SUPPLIED MATERIAL:

--- --- ---

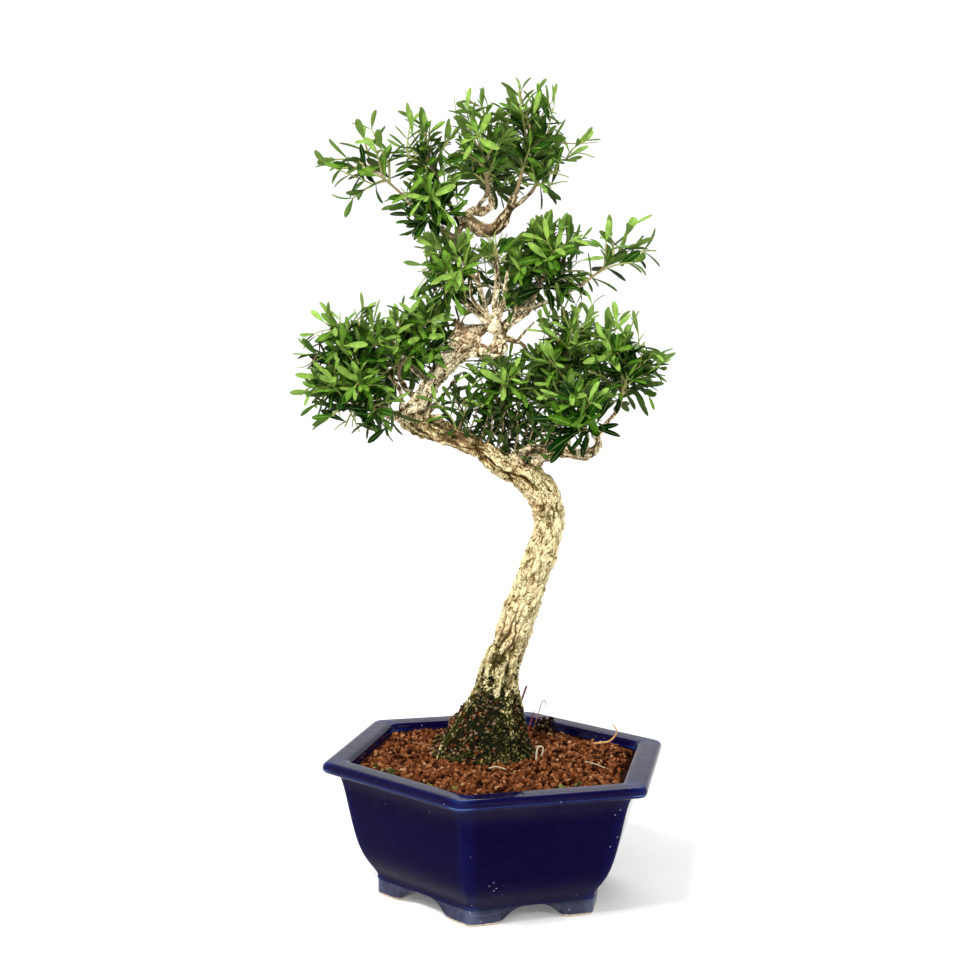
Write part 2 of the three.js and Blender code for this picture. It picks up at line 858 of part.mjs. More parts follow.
// The stem, twigs and leaves of one mass, as the seeded rule places them.
// Twigs leave the stem one above another, towards points spread round the space by the golden
// angle, and then carry crossed pairs of leaves and one leaf at the tip. What would leave the
// space, touch a limb or a stem or cross another twig or leaf is skipped.
function growMass(mass, limbsAndStems) {
  const stem = stemCurve(mass);
  const span = SPACE_LIMIT * Math.max(...mass.reach);
  const placed = limbsAndStems.filter((solid) => isNear(solid, stem.getPoint(1), span));

  const fits = (solid, points) => {
    const isFree = placed.every((other) => isApart(other, solid));
    if (!isFree || !points.every((p) => inOwnSpace(mass, p))) {
      return false;
    }
    placed.push(solid);
    return true;
  };

  const leafAt = (foot, direction, facing) => {
    const leaf = leafCorners(foot, direction, facing);
    return fits(leafSolid(leaf), [leaf.tip, ...leaf.around]) ? [leaf] : [];
  };

  const leafPairs = ({ curve, turn, random }) => {
    const length = curve.getLength();
    const last = 1 - PAIR_SPAN / length;
    const count = Math.max(1, Math.round((length * last - FIRST_PAIR) / PAIR_SPACING) + 1);
    return Array.from({ length: count }, (_, pair) => {
      const share = last - (count - 1 - pair) * (PAIR_SPACING / length);
      const ahead = curve.getTangent(share);
      const opening = lerp(LEAF_OPENING.foot, LEAF_OPENING.tip, (pair + 1) / count);
      const side = new THREE.Vector3().crossVectors(ahead, new THREE.Vector3(0, 0, 1)).normalize();
      side.applyAxisAngle(ahead, turn + (pair * Math.PI) / 2);
      const leaves = [1, -1].flatMap((sign) => {
        const spread = opening * lerp(1 - LEAF_JITTER, 1 + LEAF_JITTER, random());
        for (const tried of LEAF_TRIES) {
          const swing = spread * tried * sign;
          const out = ahead.clone().multiplyScalar(Math.cos(swing)).addScaledVector(side, Math.sin(swing));
          const leaf = leafAt(curve.getPoint(share), out, ahead);
          if (leaf.length) {
            return leaf;
          }
        }
        return [];
      });
      return { share, leaves };
    }).filter(({ leaves }) => leaves.length > 0);
  };

  const spin = 2 * Math.PI * seededRandom(mass.seed)();
  const upright = new THREE.Quaternion().setFromUnitVectors(new THREE.Vector3(0, 0, 1), stem.getTangent(1));
  const twigs = Array.from({ length: mass.twigs }, (_, i) => {
    const rank = (i + 0.5) / mass.twigs;
    const height = lerp(LOWEST_TWIG, 1, rank);
    const around = spin + i * GOLDEN_ANGLE;
    const flat = Math.sqrt(1 - height * height);
    const direction = new THREE.Vector3(flat * Math.cos(around), flat * Math.sin(around), height);
    direction.applyQuaternion(upright);
    const share = lerp(FIRST_TWIG, 1, rank);
    const foot = stem.getPoint(share);
    const target = spacePoint(mass, direction, TIP_ROOM);
    const random = seededRandom(mass.seed + SEED_STEP * (i + 1));
    const turn = 2 * Math.PI * random();
    const curves = REACH_TRIES.map((reach) => bow(foot, foot.clone().lerp(target, reach)));
    const curve = curves.find((tried) => {
      const stations = shootStations(tried, TWIG_RADII, [TWIG_CLEAR / tried.getLength(), 0.5, 1]);
      return fits(loft(ringsAlong(stations, TWIG_SIDES)), stations.map((station) => station.centre));
    });
    return { share, curve, turn, random };
  }).filter(({ curve }) => curve);

  return {
    curve: stem,
    buds: twigs.map((twig) => {
      const tip = leafAt(twig.curve.getPoint(1), twig.curve.getTangent(1), new THREE.Vector3(0, 0, 1));
      return { share: twig.share, twig: { curve: twig.curve, tip, buds: leafPairs(twig) } };
    }),
  };
}

// A skin of triangles round three-sided shoots. A leaf or a twig grows out of one triangle of
// the shoot that carries it, so that a whole mass is one closed skin.
class Skin {
  vertices = [];

  faces = [];

  add(point) {
    this.vertices.push(point.x, point.y, point.z);
    return this.vertices.length / 3 - 1;
  }

  at(index) {
    return new THREE.Vector3().fromArray(this.vertices, 3 * index);
  }

  // Turns a ring so that its corners lie nearest to those of the ring before it.
  matched(base, ring) {
    const turned = [0, 1, 2].map((turn) => ring.map((_, j) => ring[(j + turn) % 3]));
    const stretch = (order) => order.reduce((sum, p, j) => sum + p.distanceTo(this.at(base[j])), 0);
    return turned.reduce((best, order) => (stretch(order) < stretch(best) ? order : best));
  }

  // Joins a ring to the next, and gives back the triangle on each of the span's three faces
  // that a shoot may grow from; those that no shoot takes are closed.
  join(low, points, shoots = []) {
    const high = this.matched(low, points).map((p) => this.add(p));
    const open = [0, 1, 2].map((j) => [low[j], low[(j + 1) % 3], high[(j + 1) % 3]]);
    [0, 1, 2].forEach((j) => this.faces.push(low[j], high[(j + 1) % 3], high[j]));
    for (const { direction, grow } of shoots) {
      const normals = open.map((triangle) => this.normal(triangle).dot(direction));
      const best = normals.indexOf(Math.max(...normals));
      grow(open.splice(best, 1)[0]);
    }
    open.forEach((triangle) => this.faces.push(...triangle));
    return high;
  }

  normal([a, b, c]) {
    const corner = this.at(a);
    return new THREE.Vector3().crossVectors(this.at(b).sub(corner), this.at(c).sub(corner)).normalize();
  }

  leaf(base, { around, tip }) {
    const ring = this.join(base, around);
    const end = this.add(tip);
    [0, 1, 2].forEach((j) => this.faces.push(ring[j], ring[(j + 1) % 3], end));
  }

  // Carries a twig from its base triangle past its leaf pairs to its tip.
  twig(base, { curve, buds, tip }) {
    const half = PAIR_SPAN / 2 / curve.getLength();
    const shares = buds.flatMap(({ share }) => [share - half, share + half]);
    const rings = ringsAlong(shootStations(curve, TWIG_RADII, shares.length ? shares : [1]), TWIG_SIDES);
    const end = rings.reduce((ring, points, i) => {
      const leaves = i % 2 ? buds[(i - 1) / 2].leaves : [];
      const shoots = leaves.map((leaf) => {
        const grow = (open) => this.leaf(open, leaf);
        return { direction: leaf.direction, grow };
      });
      return this.join(ring, points, shoots);
    }, base);
    if (tip.length) {
      this.leaf(end, tip[0]);
    } else {
      this.faces.push(...end);
    }
  }
}

// The mass as one solid, its stem capped flat at its foot.
function makeMass({ curve, buds }) {
  const skin = new Skin();
  const half = TWIG_SPAN / 2 / curve.getLength();
  const last = buds.at(-1);
  const spans = buds.slice(0, -1).map(({ share }) => [share - half, share + half]);
  const shares = [0, ...spans.flat(), last.share];
  const rings = ringsAlong(shootStations(curve, STEM_RADII, shares), TWIG_SIDES);
  const foot = rings[0].map((p) => skin.add(p));
  skin.faces.push(foot[0], foot[2], foot[1]);
  const end = rings.slice(1).reduce((ring, points, i) => {
    const bud = i % 2 ? buds[(i - 1) / 2] : null;
    const shoots = bud
      ? [{ direction: bud.twig.curve.getTangent(0), grow: (open) => skin.twig(open, bud.twig) }]
      : [];
    return skin.join(ring, points, shoots);
  }, foot);
  skin.twig(end, last.twig);
  return solidOf(skin.vertices, skin.faces);
}

// Assembly

const group = new THREE.Group();

function addPiece(name, solid, finish, turn = 0) {
  const mesh = solid.getMesh();
  const geometry = new THREE.BufferGeometry();
  geometry.setAttribute('position', new THREE.BufferAttribute(Float32Array.from(mesh.vertProperties), 3));
  geometry.setIndex(new THREE.BufferAttribute(Uint32Array.from(mesh.triVerts), 1));
  geometry.computeVertexNormals();
  const piece = new THREE.Mesh(geometry, new THREE.MeshStandardMaterial({ ...finish, metalness: 0 }));
  piece.name = name;
  piece.rotation.z = turn;
  group.add(piece);
}

addPiece('pot', makePot(), FINISH.glaze);
const foot = makeFoot();
for (let corner = 0; corner < POT_SIDES; corner += 1) {
  addPiece(`foot_${corner + 1}`, foot, FINISH.glaze, POT_TURN + corner * CORNER_STEP);
}
addPiece('soil', makeSoil(), FINISH.soil);
addPiece('moss_mound', makeMoss(), FINISH.moss);

const enlarged = (name) =>
  name === 'trunk' ? makeTrunk(CUT_GAP) : makeLimb(limbByName.get(name), CUT_GAP);
addPiece('trunk', makeTrunk(), FINISH.bark);
for (const limb of LIMBS) {
  const cut = limb.cutBy.reduce((solid, name) => solid.subtract(enlarged(name)), makeLimb(limb));
  const body = cut.decompose().reduce((best, part) => (part.volume() > best.volume() ? part : best));
  addPiece(limb.name, body, FINISH.bark);
}

const roundLimbs = [makeTrunk(LIMB_MARGIN), ...LIMBS.map((limb) => makeLimb(limb, LIMB_MARGIN))];
const kept = [...roundLimbs, ...MASSES.map(roundStem)];
for (const mass of MASSES) {
  addPiece(`foliage_${mass.name}`, makeMass(growMass(mass, kept)), FINISH.leaf);
}

const box = new THREE.Box3().setFromObject(group);
group.position.set(-(box.min.x + box.max.x) / 2, -(box.min.y + box.max.y) / 2, -box.min.z);

export default group;
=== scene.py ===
"""Boxwood bonsai in its hexagonal glazed pot, dressed for rendering.

Lengths are in millimetres about the pot's upright axis, and become metres of the shared frame
only where a mesh is made. +Z is up, and the front of the tree faces -Y.
"""

import itertools
import logging
from collections.abc import Iterator
from dataclasses import dataclass
from enum import Enum

import bpy
import numpy as np
from mathutils import Matrix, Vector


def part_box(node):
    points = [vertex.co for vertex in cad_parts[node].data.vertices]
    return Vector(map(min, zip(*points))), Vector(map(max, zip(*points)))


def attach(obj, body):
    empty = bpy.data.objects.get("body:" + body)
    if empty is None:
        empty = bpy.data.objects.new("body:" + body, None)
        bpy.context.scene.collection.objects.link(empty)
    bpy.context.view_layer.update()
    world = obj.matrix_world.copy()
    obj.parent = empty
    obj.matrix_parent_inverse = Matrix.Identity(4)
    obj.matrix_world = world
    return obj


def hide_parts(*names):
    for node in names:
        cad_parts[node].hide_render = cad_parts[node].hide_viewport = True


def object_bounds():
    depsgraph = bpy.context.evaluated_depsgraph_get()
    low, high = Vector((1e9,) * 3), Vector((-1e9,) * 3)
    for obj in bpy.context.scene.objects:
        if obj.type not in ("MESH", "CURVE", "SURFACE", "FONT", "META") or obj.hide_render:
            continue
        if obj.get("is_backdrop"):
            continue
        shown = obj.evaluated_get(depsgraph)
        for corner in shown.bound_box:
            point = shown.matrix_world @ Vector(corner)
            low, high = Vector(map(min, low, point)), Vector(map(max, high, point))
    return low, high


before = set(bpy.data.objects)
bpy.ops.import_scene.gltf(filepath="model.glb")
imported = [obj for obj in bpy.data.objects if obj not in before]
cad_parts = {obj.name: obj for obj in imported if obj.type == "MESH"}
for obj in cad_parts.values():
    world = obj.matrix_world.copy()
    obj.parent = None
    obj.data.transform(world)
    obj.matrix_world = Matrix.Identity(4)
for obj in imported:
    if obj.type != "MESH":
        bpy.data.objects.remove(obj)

Array = np.ndarray
Number = float | Array
Socket = bpy.types.NodeSocket
Material = bpy.types.Material
Random = np.random.Generator
LOG = logging.getLogger("bonsai")

MM = 0.001
CAD_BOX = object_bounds()
POT_BOX = np.array(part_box("pot"))
POT_AXIS = POT_BOX.mean(axis=0) * (1, 1, 0)  # foot of the pot's upright axis, in metres

GOLDEN_ANGLE = np.pi * (3 - np.sqrt(5))
UP = np.array([0.0, 0.0, 1.0])
BLACK, WHITE = (0, 0, 0), (1, 1, 1)


# Numbers and noise


def lerp(low: Number, high: Number, share: Number) -> Number:
    """Value a share of the way from low to high."""
    return low + (high - low) * share


def bell(values: Number, width: Number) -> Number:
    """Bell curve: 1 at zero, and e^-1 at the width on either side."""
    return np.exp(-((values / width) ** 2))


def bands(values: Array, curves: tuple) -> Array:
    """Sum of bell curves, each given by its middle, its width and its height."""
    return sum(height * bell(values - middle, width) for middle, width, height in curves)


def unit(vectors: Array) -> Array:
    """Vectors scaled to length 1."""
    return vectors / np.maximum(np.linalg.norm(vectors, axis=-1, keepdims=True), 1e-9)


def eased(low: float, high: float, values: Number) -> Number:
    """Smooth step: 0 below low, 1 above high, and 3t² - 2t³ between."""
    share = np.clip((values - low) / (high - low), 0, 1)
    return share * share * (3 - 2 * share)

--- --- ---

TASK DESCRIPTION: Start with the line that holds "const roundLimbs = [makeTrunk(LIMB_MARGIN), ...LIMBS.map((limb)" and finish with the line that holds "obj.matrix_parent_inverse = Matrix.Identity(4)". Transcribe each line in between exactly, and those two as well.

CORRECT RESULT:
const roundLimbs = [makeTrunk(LIMB_MARGIN), ...LIMBS.map((limb) => makeLimb(limb, LIMB_MARGIN))];
const kept = [...roundLimbs, ...MASSES.map(roundStem)];
for (const mass of MASSES) {
  addPiece(`foliage_${mass.name}`, makeMass(growMass(mass, kept)), FINISH.leaf);
}

const box = new THREE.Box3().setFromObject(group);
group.position.set(-(box.min.x + box.max.x) / 2, -(box.min.y + box.max.y) / 2, -box.min.z);

export default group;
=== scene.py ===
"""Boxwood bonsai in its hexagonal glazed pot, dressed for rendering.

Lengths are in millimetres about the pot's upright axis, and become metres of the shared frame
only where a mesh is made. +Z is up, and the front of the tree faces -Y.
"""

import itertools
import logging
from collections.abc import Iterator
from dataclasses import dataclass
from enum import Enum

import bpy
import numpy as np
from mathutils import Matrix, Vector


def part_box(node):
    points = [vertex.co for vertex in cad_parts[node].data.vertices]
    return Vector(map(min, zip(*points))), Vector(map(max, zip(*points)))


def attach(obj, body):
    empty = bpy.data.objects.get("body:" + body)
    if empty is None:
        empty = bpy.data.objects.new("body:" + body, None)
        bpy.context.scene.collection.objects.link(empty)
    bpy.context.view_layer.update()
    world = obj.matrix_world.copy()
    obj.parent = empty
    obj.matrix_parent_inverse = Matrix.Identity(4)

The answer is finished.